I have believed that a pool reality show would draw a spotlight to the game and open up other avenues of showcasing the game. The show I was selected for was influenced by this article that appeared in

'Texas Monthly' - written by Michael Geffner from NY City.


Wiley remembers how easily the action flowed right after the release of 1986’s The Color of Money. Thanks to that film, Wiley clipped off an entire bar in Pittsburgh over the course of an evening. He began with the owner, a pigeon who knew the flick by heart. He led Wiley up to hid private pool table on the second floor, saying, “It’s just like the movie. You saw the movie, right?” The Owner couldn't hit the floor with his hat.
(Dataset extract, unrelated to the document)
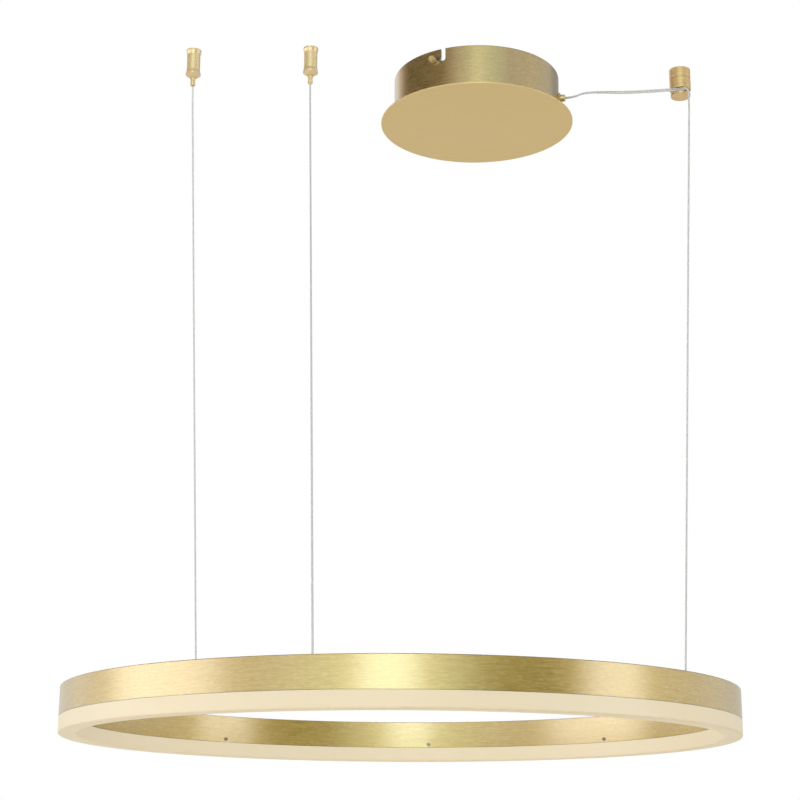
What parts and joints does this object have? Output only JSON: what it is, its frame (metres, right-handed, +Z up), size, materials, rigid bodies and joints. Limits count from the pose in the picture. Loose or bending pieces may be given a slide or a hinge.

“After I beat him out of a few hundred, stalling to keep the games close, he quits and has me play everybody else in the building: the bartender, the cook, the dishwasher, five locals and finally the best player in town. By night’s end, I had the owner stuck around 65 hundred. ‘You know kid, you played a lot better at the end than you did at the beginning.’ He says to me. I looked him square in the eyes and said, ‘Well, you saw the movie right?’”

Wiley was part of an elite underground group called “road players,” traveling pool assassins hiding below the radar, never showing their faces in tournaments. “There were only around 30 of us,” says Wiley, who’s run a dozen racks without missing and won as much as $20,000 in a single night. “I’m talking about the solid ones, the guys who consistently got the cash.” These players were known through the grapevine simply by their nicknames: Frisco Jack and One-Eyed Rd, Water-dog and Shaft Man, Big John and The Faceless Man. “We knew each other, and there was a camaraderie. We even worked together taking off scores, calling each other with steers into good games.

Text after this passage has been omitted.